>> Begin

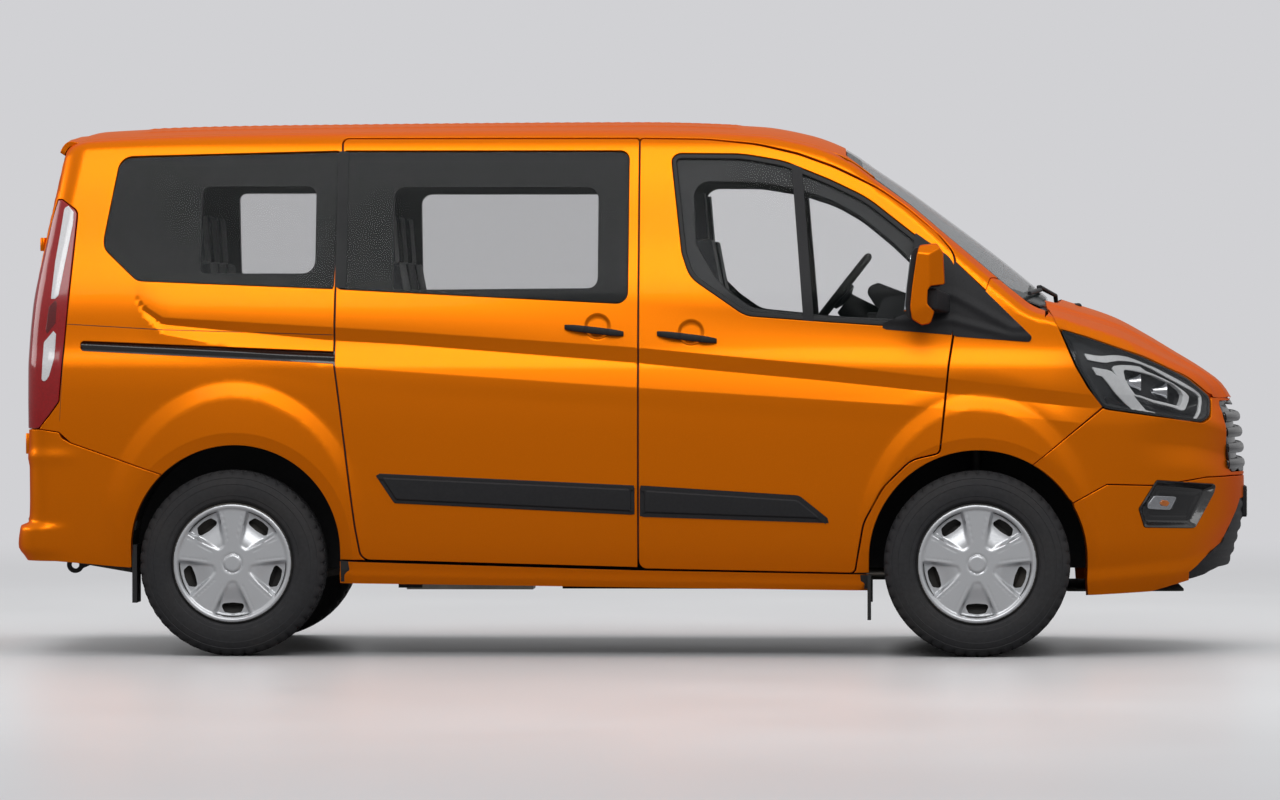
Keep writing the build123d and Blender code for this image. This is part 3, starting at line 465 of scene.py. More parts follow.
def divided(points, step):
    """A closed outline with no run longer than step and no points on each other."""
    out = []
    for i, p in enumerate(points):
        q = points[(i + 1) % len(points)]
        length = math.dist(p, q)
        if length < 1.2:
            continue
        parts = max(1, int(math.ceil(length / step)))
        out.extend((p[0] + (q[0] - p[0]) * k / parts, p[1] + (q[1] - p[1]) * k / parts) for k in range(parts))
    return np.array(out)


def grown(corners, amount):
    """An outline of corners moved outwards."""
    count = len(corners)
    area = sum(corners[i][0] * corners[(i + 1) % count][1] - corners[(i + 1) % count][0] * corners[i][1]
               for i in range(count))
    sign = 1 if area > 0 else -1
    moved = []
    for i, (a, b, radius) in enumerate(corners):
        before, after = corners[i - 1], corners[(i + 1) % count]
        first = math.atan2(b - before[1], a - before[0])
        second = math.atan2(after[1] - b, after[0] - a)
        turn = within_turn(second - first)
        bisector = first + turn / 2 - sign * math.pi / 2
        reach = amount / math.cos(turn / 2)
        convex = turn * sign > 0
        new_radius = 0 if radius < 0.5 else max(1.0, radius + (amount if convex else -amount))
        moved.append((a + reach * math.cos(bisector), b + reach * math.sin(bisector), new_radius))
    return moved


def circle(a, b, radius, step=9.0):
    count = max(16, int(2 * math.pi * radius / step))
    angles = np.arange(count) * 2 * math.pi / count
    return np.stack([a + radius * np.cos(angles), b + radius * np.sin(angles)], 1)


def arch_outline(arch, margin=0.0):
    """A wheel arch in side view, open downwards."""
    x, z, radius = arch
    radius += margin
    angles = np.linspace(0, math.pi, max(24, int(math.pi * radius / 9)))
    points = [(x + radius * math.cos(a), z + radius * math.sin(a)) for a in angles]
    return divided([(x + radius, -100), *points, (x - radius, -100)], 9.0)


def contains(polygon, points):
    """Which points lie in a closed polygon, by the even-odd rule."""
    polygon, points = np.asarray(polygon, float), np.asarray(points, float)
    inside = np.zeros(len(points), bool)
    a, b = polygon, np.roll(polygon, -1, 0)
    for (ax, ay), (bx, by) in zip(a, b):
        if ay == by:
            continue
        crosses = (points[:, 1] > min(ay, by)) & (points[:, 1] <= max(ay, by))
        at = ax + (points[:, 1] - ay) / (by - ay) * (bx - ax)
        inside ^= crosses & (points[:, 0] < at)
    return inside


def triangulate(points, edges):
    """Delaunay triangles that keep the given edges: (points, triangles, index of each input point)."""
    out = delaunay_2d_cdt([Vector(p) for p in points], edges, [], 0, 1e-4)
    place = np.full(len(points), -1)
    for k, sources in enumerate(out[3]):
        for s in sources:
            place[s] = k
    triangles = np.array([tuple(f) for f in out[2]], int).reshape(-1, 3)
    return np.array([tuple(p) for p in out[0]]), triangles, place


def strung(polygons):
    """All the polygons' points in one list, and their sides as pairs of places in it."""
    points, edges = [], []
    for polygon in polygons:
        base = len(points)
        points.extend(polygon)
        edges.extend((base + k, base + (k + 1) % len(polygon)) for k in range(len(polygon)))
    return points, edges


def kept_loops(points, triangles):
    """The loops round some triangles, without slivers."""
    return [points[loop] for loop in boundary(triangles) if abs(area_of(points[loop])) > SLIVER_AREA]


def region(add, cut=()):
    """The loops round what lies in any of add and none of cut, with what is kept on their left."""
    points, triangles, _ = triangulate(*strung((*add, *cut)))
    middle = points[triangles].mean(1)
    keep = np.zeros(len(triangles), bool)
    for polygon in add:
        keep |= contains(polygon, middle)
    for polygon in cut:
        keep &= ~contains(polygon, middle)
    return kept_loops(points, triangles[keep])


def boundary_overlap(first, second):
    """The loops round what lies in both outlines."""
    points, triangles, _ = triangulate(*strung((first, second)))
    middle = points[triangles].mean(1)
    return kept_loops(points, triangles[contains(first, middle) & contains(second, middle)])


def filled(loops, inner):
    """Triangles over what the loops enclose: (points, triangles, places of the loops' points)."""
    flat, edges = strung(loops)
    points, triangles, place = triangulate(np.concatenate([np.array(flat), inner]), edges)
    middle = points[triangles].mean(1)
    keep = np.zeros(len(triangles), bool)
    for loop in loops:
        keep ^= contains(loop, middle)
    return points, triangles[keep], place[:len(flat)]


def boundary(triangles):
    """The loops round some triangles, as places of their points."""
    directed = {(int(t[k]), int(t[(k + 1) % 3])) for t in triangles for k in range(3)}
    border = {}
    for a, b in directed:
        if (b, a) not in directed:
            border.setdefault(a, []).append(b)
    loops = []
    while border:
        start = min(border)
        loop = [start]
        at = border[start].pop()
        if not border[start]:
            del border[start]
        while at != start:
            loop.append(at)
            following = border[at].pop()
            if not border[at]:
                del border[at]
            at = following
        loops.append(loop)
    return loops


def area_of(loop):
    """A loop's area, positive where it runs anticlockwise."""
    loop = np.asarray(loop)
    following = np.roll(loop, -1, 0)
    return 0.5 * np.sum(loop[:, 0] * following[:, 1] - following[:, 0] * loop[:, 1])


def largest(loops):
    return max(loops, key=lambda loop: abs(area_of(loop)))


def large(loops, least=2000.0):
    return [loop for loop in loops if abs(area_of(loop)) > least]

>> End

→ **WRITTEN TASK**: Restate the data above exactly, keeping each word as it stands.

→ **RESULT BELOW**:
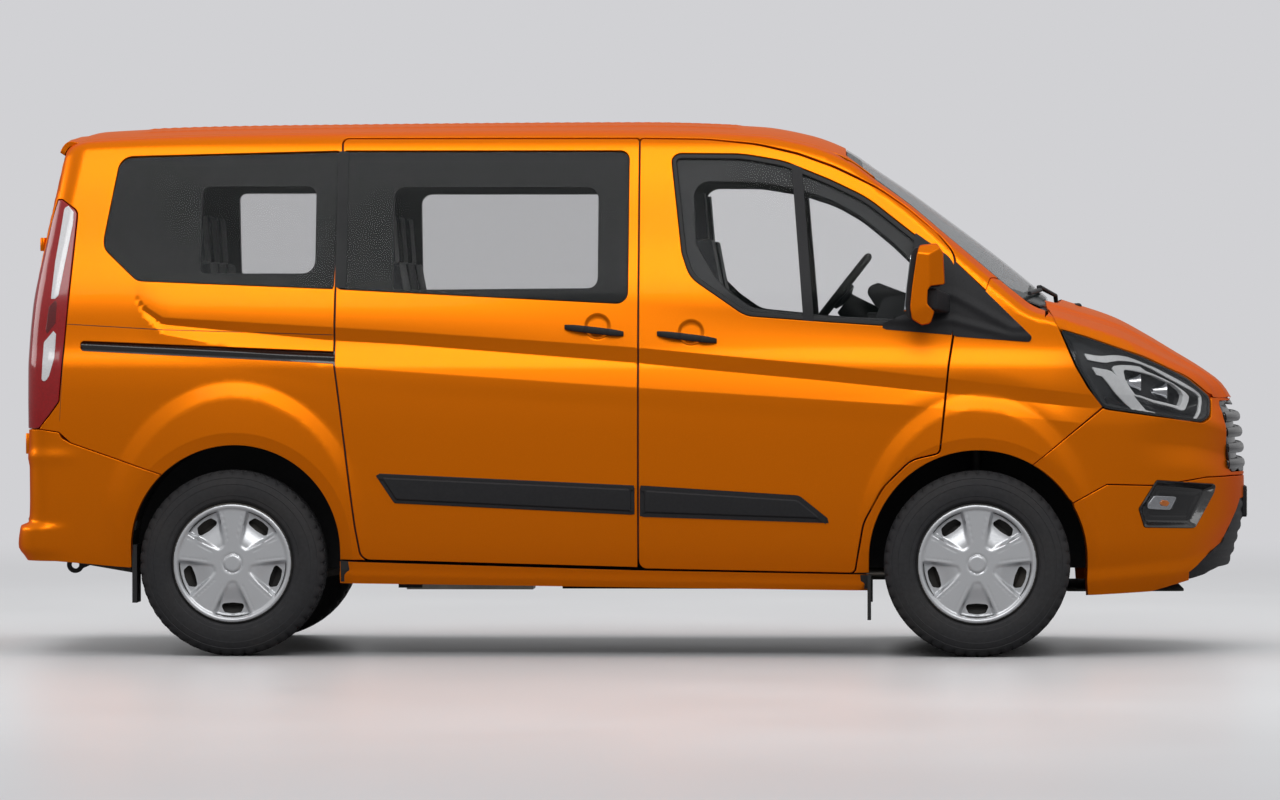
Keep writing the build123d and Blender code for this image. This is part 3, starting at line 465 of scene.py. More parts follow.
def divided(points, step):
    """A closed outline with no run longer than step and no points on each other."""
    out = []
    for i, p in enumerate(points):
        q = points[(i + 1) % len(points)]
        length = math.dist(p, q)
        if length < 1.2:
            continue
        parts = max(1, int(math.ceil(length / step)))
        out.extend((p[0] + (q[0] - p[0]) * k / parts, p[1] + (q[1] - p[1]) * k / parts) for k in range(parts))
    return np.array(out)


def grown(corners, amount):
    """An outline of corners moved outwards."""
    count = len(corners)
    area = sum(corners[i][0] * corners[(i + 1) % count][1] - corners[(i + 1) % count][0] * corners[i][1]
               for i in range(count))
    sign = 1 if area > 0 else -1
    moved = []
    for i, (a, b, radius) in enumerate(corners):
        before, after = corners[i - 1], corners[(i + 1) % count]
        first = math.atan2(b - before[1], a - before[0])
        second = math.atan2(after[1] - b, after[0] - a)
        turn = within_turn(second - first)
        bisector = first + turn / 2 - sign * math.pi / 2
        reach = amount / math.cos(turn / 2)
        convex = turn * sign > 0
        new_radius = 0 if radius < 0.5 else max(1.0, radius + (amount if convex else -amount))
        moved.append((a + reach * math.cos(bisector), b + reach * math.sin(bisector), new_radius))
    return moved


def circle(a, b, radius, step=9.0):
    count = max(16, int(2 * math.pi * radius / step))
    angles = np.arange(count) * 2 * math.pi / count
    return np.stack([a + radius * np.cos(angles), b + radius * np.sin(angles)], 1)


def arch_outline(arch, margin=0.0):
    """A wheel arch in side view, open downwards."""
    x, z, radius = arch
    radius += margin
    angles = np.linspace(0, math.pi, max(24, int(math.pi * radius / 9)))
    points = [(x + radius * math.cos(a), z + radius * math.sin(a)) for a in angles]
    return divided([(x + radius, -100), *points, (x - radius, -100)], 9.0)


def contains(polygon, points):
    """Which points lie in a closed polygon, by the even-odd rule."""
    polygon, points = np.asarray(polygon, float), np.asarray(points, float)
    inside = np.zeros(len(points), bool)
    a, b = polygon, np.roll(polygon, -1, 0)
    for (ax, ay), (bx, by) in zip(a, b):
        if ay == by:
            continue
        crosses = (points[:, 1] > min(ay, by)) & (points[:, 1] <= max(ay, by))
        at = ax + (points[:, 1] - ay) / (by - ay) * (bx - ax)
        inside ^= crosses & (points[:, 0] < at)
    return inside


def triangulate(points, edges):
    """Delaunay triangles that keep the given edges: (points, triangles, index of each input point)."""
    out = delaunay_2d_cdt([Vector(p) for p in points], edges, [], 0, 1e-4)
    place = np.full(len(points), -1)
    for k, sources in enumerate(out[3]):
        for s in sources:
            place[s] = k
    triangles = np.array([tuple(f) for f in out[2]], int).reshape(-1, 3)
    return np.array([tuple(p) for p in out[0]]), triangles, place


def strung(polygons):
    """All the polygons' points in one list, and their sides as pairs of places in it."""
    points, edges = [], []
    for polygon in polygons:
        base = len(points)
        points.extend(polygon)
        edges.extend((base + k, base + (k + 1) % len(polygon)) for k in range(len(polygon)))
    return points, edges


def kept_loops(points, triangles):
    """The loops round some triangles, without slivers."""
    return [points[loop] for loop in boundary(triangles) if abs(area_of(points[loop])) > SLIVER_AREA]


def region(add, cut=()):
    """The loops round what lies in any of add and none of cut, with what is kept on their left."""
    points, triangles, _ = triangulate(*strung((*add, *cut)))
    middle = points[triangles].mean(1)
    keep = np.zeros(len(triangles), bool)
    for polygon in add:
        keep |= contains(polygon, middle)
    for polygon in cut:
        keep &= ~contains(polygon, middle)
    return kept_loops(points, triangles[keep])


def boundary_overlap(first, second):
    """The loops round what lies in both outlines."""
    points, triangles, _ = triangulate(*strung((first, second)))
    middle = points[triangles].mean(1)
    return kept_loops(points, triangles[contains(first, middle) & contains(second, middle)])


def filled(loops, inner):
    """Triangles over what the loops enclose: (points, triangles, places of the loops' points)."""
    flat, edges = strung(loops)
    points, triangles, place = triangulate(np.concatenate([np.array(flat), inner]), edges)
    middle = points[triangles].mean(1)
    keep = np.zeros(len(triangles), bool)
    for loop in loops:
        keep ^= contains(loop, middle)
    return points, triangles[keep], place[:len(flat)]


def boundary(triangles):
    """The loops round some triangles, as places of their points."""
    directed = {(int(t[k]), int(t[(k + 1) % 3])) for t in triangles for k in range(3)}
    border = {}
    for a, b in directed:
        if (b, a) not in directed:
            border.setdefault(a, []).append(b)
    loops = []
    while border:
        start = min(border)
        loop = [start]
        at = border[start].pop()
        if not border[start]:
            del border[start]
        while at != start:
            loop.append(at)
            following = border[at].pop()
            if not border[at]:
                del border[at]
            at = following
        loops.append(loop)
    return loops


def area_of(loop):
    """A loop's area, positive where it runs anticlockwise."""
    loop = np.asarray(loop)
    following = np.roll(loop, -1, 0)
    return 0.5 * np.sum(loop[:, 0] * following[:, 1] - following[:, 0] * loop[:, 1])


def largest(loops):
    return max(loops, key=lambda loop: abs(area_of(loop)))


def large(loops, least=2000.0):
    return [loop for loop in loops if abs(area_of(loop)) > least]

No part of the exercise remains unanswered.